(Rassegna delle mie migliori opere a tema Shibari)
“Dal 2004 lo Shibari diventa l’elemento principale della sua ricerca iconografica, una serie tutt’ora
portata avanti e in continua evoluzione…
Opere a tiratura limitata
(Rassegna delle mie migliori opere a tema Shibari)
“Dal 2004 lo Shibari diventa l’elemento principale della sua ricerca iconografica, una serie tutt’ora
portata avanti e in continua evoluzione.
La passione giovanile per l’architettura lo spinge a inseguire e superare sempre nuovi limiti; sui
corpi levigati di modelle professioniste o meno, crea decorazioni, fregi di corde e scolpisce strutture
sempre diverse.
L’amore per l’arte classica, per la fotografia “degli inizi” lo porta a lavorare molto in studio, a
inserire questi elementi dal forte richiamo erotico in scenari artificiosi studiati sino all’ultimo
dettaglio, dove niente è lasciato al caso.
Ad un primo sguardo, questa serie di scatti richiama alla mente l’indiscusso maestro dell’erotismo
Araki ma ad un’osservazione leggermente più attenta ci si rende conto del fatto che i due artisti in
comune hanno ben poco oltre alle corde: gli scatti di Hikari Kesho infatti, da un punto di vista puramente formale, sono più vicini alle visioni di Helmut Newton, sebbene spogliato da molti degli elementi fetish che contraddistinguono l’artista tedesco, piuttosto che a quelle del grande maestro giapponese.
Le modelle di Araki, tutte ragazze qualunque, hanno espressioni sofferenti, la fotografia, benché
studiata, ha un qualcosa di fintamente amatoriale, un immaginario dall’erotismo prepotente,
scopofiliaco e sono ormai leggendari gli elementi di disturbo che egli inserisce nei suoi scatti:
giocattoli erotici, rettili di plastica, richiami ad una cultura del manga e della televisione che
distolgono l’attenzione dal soggetto legato e costringono l’osservatore a chiedersi il motivo della
loro presenza, a ipotizzare.
Nella fotografia di Hikari Kesho la ricerca è volta alla perfezione estetica, l’attenzione è tutta focalizzata sul soggetto e sulla forma: la contemplazione di queste immagini non crea quesiti e non suggerisce
altro che meraviglia; per la perfezione dei nodi, delle ragazze che fotografa e la plasticità delle pose
di corpi che si librano a mezz’aria, come sospesi: privati della materia e della fatica questi corpi
assumono una bidimensionalità assoluta, guardare queste immagini è un piacere visivo e suscita le
stesse sensazioni che si possono provare assistendo ad un balletto, in cui la fluidità del movimento e
l’eleganza distolgono l’attenzione dal duro allenamento.

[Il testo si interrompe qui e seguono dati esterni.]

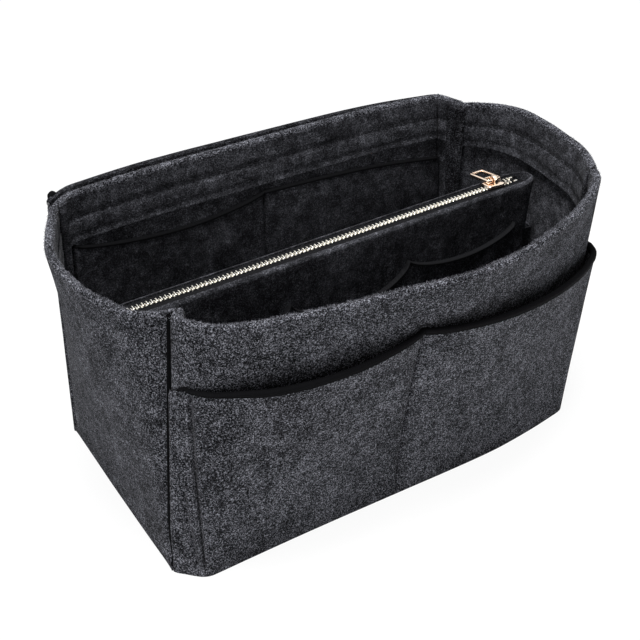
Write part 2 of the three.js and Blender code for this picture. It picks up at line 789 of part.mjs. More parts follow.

Guardando queste immagini non si riesce a pensare al duro lavoro dell’artista, doppiamente
coinvolto prima in veste di Nawashi, che immagina, prova e infine resuscita fisicamente le proprie
fantasie, e poi di fotografo di consumato mestiere, alla maestria con cui riesce ad ottenere un
immagine ineccepibile dal punto di vista formale e tecnico e studiando con attenzione i volti delle
ragazze immortalate non si trova traccia di stanchezza, del fastidio che si prova a contatto con la
corda ruvida che crea attrito sulla pelle nuda.
Sono icone di un eleganza glaciale, immagini votate alla perfezione.
La fredda bellezza di molte delle ragazze fotografate da Hikari Kesho ricorda gli scatti di Newton alle grandi icone della moda dei primissimi anni ’80: figure toniche, longilinee, una ricerca ossessiva della
perfezione nella costruzione dell’immagine, l’amore ossessivo per il dettaglio e i volti neutri, da
copertina, che ben poco hanno da dire oltre la pura bellezza obiettiva del soggetto.
La naturale evoluzione di questa serie porta l’artista a dedicarsi sempre più, dalle fotografie scattate in
studio, a quelle scattate in spettacolari location, collocando le sue opere d’arte in altrettanti scenari artistici, architettonici o naturali che siano, rappresentando anche, data la particolarità di alcuni di essi, una grande sfida!
Il bianco e nero sapientemente utilizzato in tutto l’arco della sua carriera lascia sempre più
spesso il campo al colore, che ancor più lo riavvicina al mondo della moda ma al contempo lo
riscatta da questo ingombrante retaggio: le immagini più recenti richiamano alla memoria una
maniera quasi pittorica, i giochi raffinati di luci e ombre amplificano la sensazione plastica delle
corde e nonostante la costante presenza di drappeggi possa sì dare un senso di ridondanza al lavoro,
accentua anche il chiaro omaggio all’arte post rinascimentale di Caravaggio e della Gentileschi
contrapponendo alla freddezza digitale contemporanea questi scenari di morbida voluttà.”